S’il y a moins de cinq ans, la blockchain était encore méconnue en droit, elle est progressivement devenue un élément clé des discussions sur l’avenir du droit et de la justice. Alors que certains y voient un outil de substitution, voire de disparition de leurs activités,d’autres considèrent la blockchain comme une innovation technologique dont il faut se saisir pour améliorer le fonctionnement de la justice, par exemple. Non seulement avec les smart contracts, mais encore plus spécifiquement avec la création, poursuivie depuis peu, des applications spécifiques de résolution de conflit basée sur la blockchain, cette technologie décentralisée touche directement au cœur des activités du droit et de la justice traditionnelles. Les contributions suivantes tentent de fournir une première analyse pour comprendre comment la blockchain pourrait agir sur ces différentes activités du droit et de la justice.

7.12.2021 – 12h à 13h30
Vincent Teixeira, “Lawyer Decision under Ambiguity and Predictive Justice”

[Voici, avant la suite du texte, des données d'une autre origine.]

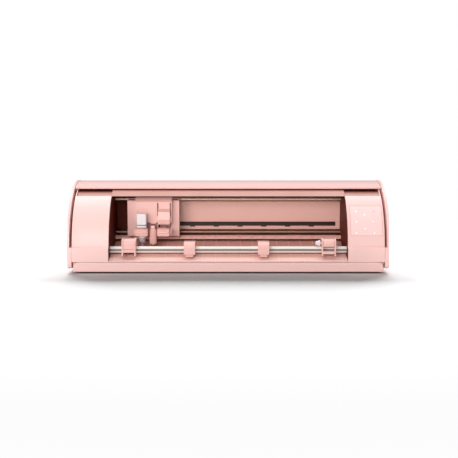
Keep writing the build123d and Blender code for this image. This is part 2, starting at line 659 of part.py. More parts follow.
# ---- pinch units ----
def cap_line(low):
    """Front, top and back corners of a capped unit's side, from a given height."""
    return [
        (UNIT_Y0, low), (UNIT_Y0, 45), (UNIT_Y0 + 1.4, 49.3), (UNIT_Y0 + 4.6, 52.6),
        (UNIT_Y0 + 9, CAP_TOP), (UNIT_Y1 - 8, CAP_TOP), (UNIT_Y1, 45),
    ]


def capped_frame(x, half):
    """Two cheeks under a smooth cap whose front wall hangs in front of the bar."""
    cheek_z = WHEEL_Z - 4.1
    side = outline(cap_line(CAP_LOW) + [(UNIT_Y1, cheek_z), (UNIT_Y0 + 3, cheek_z), (UNIT_Y0 + 2.2, CAP_LOW)])
    inner = offset(outline(cap_line(20) + [(UNIT_Y1, 20)]), amount=-2.2)
    cap = along_x(side - inner, x - half, x + half)
    cap -= block(x - half + CHEEK, x + half - CHEEK, HINGE_Y, UNIT_Y1 + 1, 20, 45)
    solid = cap + along_x(side, x - half, x - half + CHEEK) + along_x(side, x + half - CHEEK, x + half)
    return solid - rod_x(x - half - 1, x + half + 1, LATCH_Y, LATCH_Z, HINGE_BORE)


def hooded_frame(x, half, brace):
    """Two cheeks with a brace across the front and one across the back, open on top for the hood."""
    side = outline([
        (UNIT_Y0, EAR_Z), (UNIT_Y0 + 8, EAR_Z), (UNIT_Y0 + 11, WHEEL_Z - 4.1), (UNIT_Y1, WHEEL_Z - 4.1),
        (UNIT_Y1, 49), (UNIT_Y1 - 7, HOOD_TOP), (UNIT_Y0 + 8, HOOD_TOP), (UNIT_Y0 + 2, HOOD_TOP - 3),
        (UNIT_Y0, HOOD_TOP - 8),
    ])
    solid = along_x(side, x - half, x - half + CHEEK) + along_x(side, x + half - CHEEK, x + half)
    solid += block(x - half, x + half, UNIT_Y0, UNIT_Y0 + 2.5, brace[0], brace[1])
    solid += block(x - half, x + half, UNIT_Y1 - 2.5, UNIT_Y1, WHEEL_Z + 7.5, 47)
    if x == RIGHT_UNIT_X:
        solid -= rod_x(x - half - 1, x - half + CHEEK + 1, KNOB_Y, KNOB_Z, 2 + RUN)
    return solid - rod_x(x - half - 1, x + half + 1, HINGE_Y, HINGE_Z, HINGE_BORE)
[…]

EN. Going to the court is always a tough decision to take. Indeed, you never know your probabilities to win, the time it will required and how much you will win or spend. Predictive justice is an A.I. tool that uses big data to bring information to lawyers and litigants about their probabilities to win and the potential rewards. This objective information should reduce the difficulty to make the ambiguous decision of going to the court or not. We want to analyze the impact of predictive justice in two different experimental settings. Seeing judicial decision as a decision under natural ambiguity, we test the effect of objective information on attitudes as well as its subjective value for subjects. Then, in a more contextual design, we want to measure how predictive justice increases alternative dispute resolution mechanism, and then reduce court congestion. Both studies will bring new evidence on how predictive justice might change the judicial decision paradigm.